2. Compared with the LCK, LPL players are more diverse. LPL includes not only Chinese and Korean players, but also a player from Vietnam - Suning Gaming (SN)’s “SofM.” Never underestimate the regional commercial value represented by foreign players. In the LPL Summer Split Third-Place Final in 2020, SN's match against LGD exceeded 100K live viewership on YouTube in Vietnam, and reached 130K for the third game, breaking the record of watching the competition in Vietnam. Chris Tran, the head of Riot Games Southeast Asia Esports, stated that the Vietnam esports market has great potential, with a wider audience and younger community. Compared with the history of the NBA, SofM is just like Yao Ming in China. Yao helped the NBA open a multi-billion market (China) for the NBA.
3. TJ Sports has performed well on overseas social media platforms and in fan engagement. In 2019, LPL began to team up with American WWE stars on social media.
WWE stars Cesaro and Austin Creed were also invited to commentate the LPL regular competitions. TJ Sports also created some “special names'' for LPL's competition, such as "IG vs TES" which is called “Ninja War.” This year’s Ninja War attracted the attention of Richard “Ninja” Blevins, one of the biggest streamers and influencers on Twitch. He recorded a video and sent it to LPL, hoping to learn some gaming skills from LPL players. Ninja has over 16.8M fans on Twitch and 24.2M followers on YouTube.
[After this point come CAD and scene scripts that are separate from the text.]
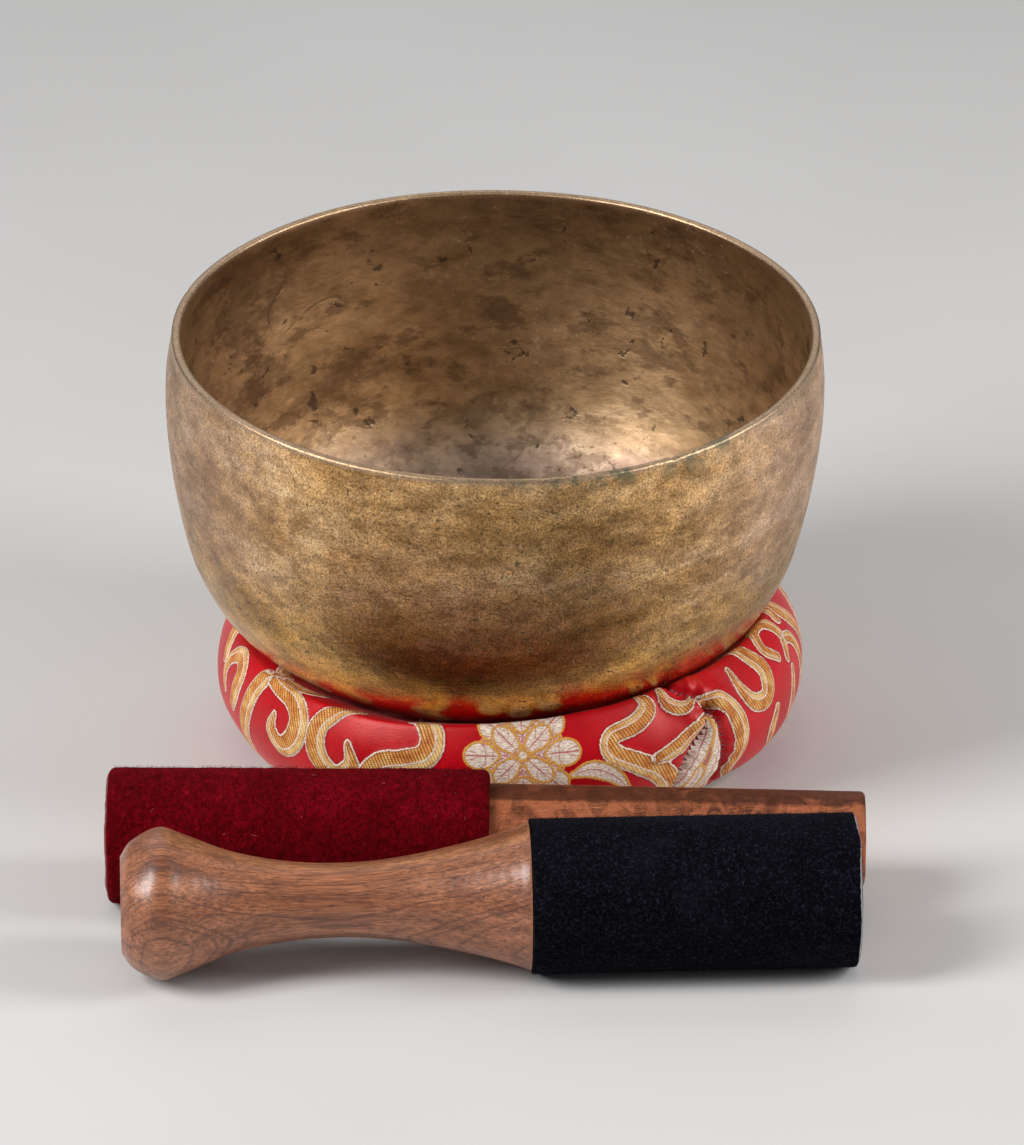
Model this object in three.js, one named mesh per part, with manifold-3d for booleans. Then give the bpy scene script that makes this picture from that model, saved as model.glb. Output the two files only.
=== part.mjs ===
// A singing bowl set: a hand-hammered bronze bowl that leans a little on its brocade ring cushion,
// with a felt-wrapped striker and a suede-wrapped mallet lying side by side in front of it.
// Millimetres, +Z up, +X along the mallets and -Y toward the player. Until the last lines, every
// place is measured from the middle of the cushion's underside.
import * as THREE from "three";
import { mergeVertices } from "three/addons/utils/BufferGeometryUtils.js";
import Module from "manifold-3d";

const wasm = await Module();
wasm.setup();

const GAP = 0.3; // clearance between pieces that touch
const degrees = THREE.MathUtils.degToRad;
const upward = new THREE.Vector3(0, 0, 1);

// Bowl
const BOWL_BASE = new THREE.Vector3(-5.4, 0.8, 24.5); // middle of the outer bottom
const BOWL_LEAN_FORWARD = degrees(4.5); // toward the player
const BOWL_LEAN_RIGHT = degrees(0.95);
const OUT_OF_ROUND = 0.0138; // half the difference between the long and short diameters, as a share
const LONG_DIAMETER_AT = degrees(31);
const BOTTOM_WALL = 3.4;
const SIDE_WALL = 2.8;
const RIM_WIDTH = 2.4;
const BOWL_STEPS = 14; // facets up the wall
const BOWL_SEGMENTS = 48; // facets round it
const BOWL_OUTLINE = [
  [26, 0], // edge of the flat bottom: radius, height
  [44, 1.9],
  [60, 8],
  [73.2, 18], // lower corner
  [81.1, 31],
  [85.3, 46],
  [88.2, 66],
  [88.8, 83], // widest, a little below the rim
  [87.3, 96], // rim
];
const BULGE_HEIGHT = 80;

// Ring cushion
const RING_RADIUS = 59.4; // where the stuffed section is tallest
const OUTER_HALF_WIDTH = 22;
const INNER_HALF_WIDTH = 31.4;
const SECTION_MIDDLE = 22; // height of the outermost bulge
const INNER_DROP = 8; // how much lower the inner bulge lies
const UNDERSIDE_PRESS = 1.2; // how much of the round section is pressed flat on the table
const COVER_THICKNESS = 2;
const BOWL_GAP = 0.9; // clearance under the bowl, more than the facets' depth
const FILLING_GAP = 0.9; // clearance of the stuffing inside the cover
const SECTION_STEPS = 20;
const RING_SEGMENTS = 44;
const SEAM_GAP = 1.6;
const SEAM_HALF_ANGLE = 0.042; // half the seam's gap, as seen from the middle of the section
const THREAD_RADIUS = 0.35;
const INNER_SEAM_AT = degrees(-150); // place on the section, inside the ring and low down
const GUSSET_AT = degrees(-48); // place round the ring
const GUSSET_INNER_RADIUS = 72;
const GUSSET_TOP = 33.5; // height of the wedge's point
const GUSSET_SEAM_SPAN = [degrees(18), degrees(-42)]; // from its top down, on the section
const GUSSET_SEAM_POINTS = 7;
const WEDGE_FOOT_HEIGHT = -2;
const WEDGE_DEPTH = 40;
const GUSSET_FOOT = [-12, 6.5]; // where its sides meet the table, sideways from the point

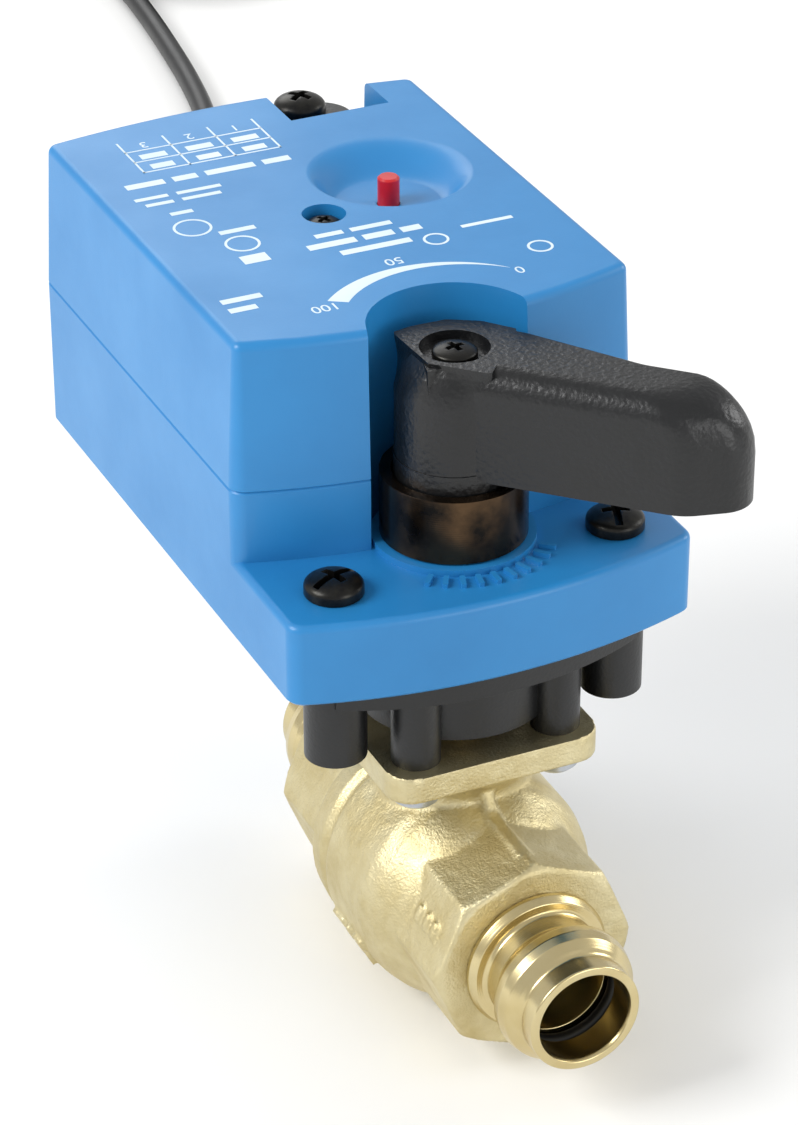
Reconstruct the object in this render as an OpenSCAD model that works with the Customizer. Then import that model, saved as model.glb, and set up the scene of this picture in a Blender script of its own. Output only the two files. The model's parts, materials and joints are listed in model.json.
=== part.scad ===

Although Ninja usually focuses on FPS games like Fortnite and PUBG, he is also a massive League of Legends fan.
4. LPL also takes the responsibility of showing off Chinese culture to the world. During this year's Dragon Boat Festival, LPL celebrated the "Chinese Hanfu Day" for the first time. Hosts, commentators, and even some players from the LPL wore Chinese culturally-inspired Hanfu clothes during the event. And some popular commentators overseas also took part in this campaign, such as former LEC and LPL English commentators Indiana “Froskurinn” Black, C9 League of Legends professional player Zachary “Sneaky” Scuderi, and Brazilian streamer Mayumi, as they also wore Hanfu clothes and interact with the LPL. It highlights that the overseas audiences have interests in Chinese culture, and at the same time, it is in line with what China often says now: "It is necessary to publicise and strengthen the soft power for China to the world.”
Although there are some controversies between China and South Korea about Hanfu on Twitter, these disputes still represent the high influence for the LPL itself and its capability to export Chinese culture internationally.
From October to November this year, the League of Legends World Championship will return to China, and be hosted in five Chinese cities: Wuhan, Shanghai, Chengdu, Qingdao and Shenzhen. The four LPL teams will absolutely attract more Chinese brands and sponsors with increasing commercial value. We will also expect to see more brands embrace and recognise LPL.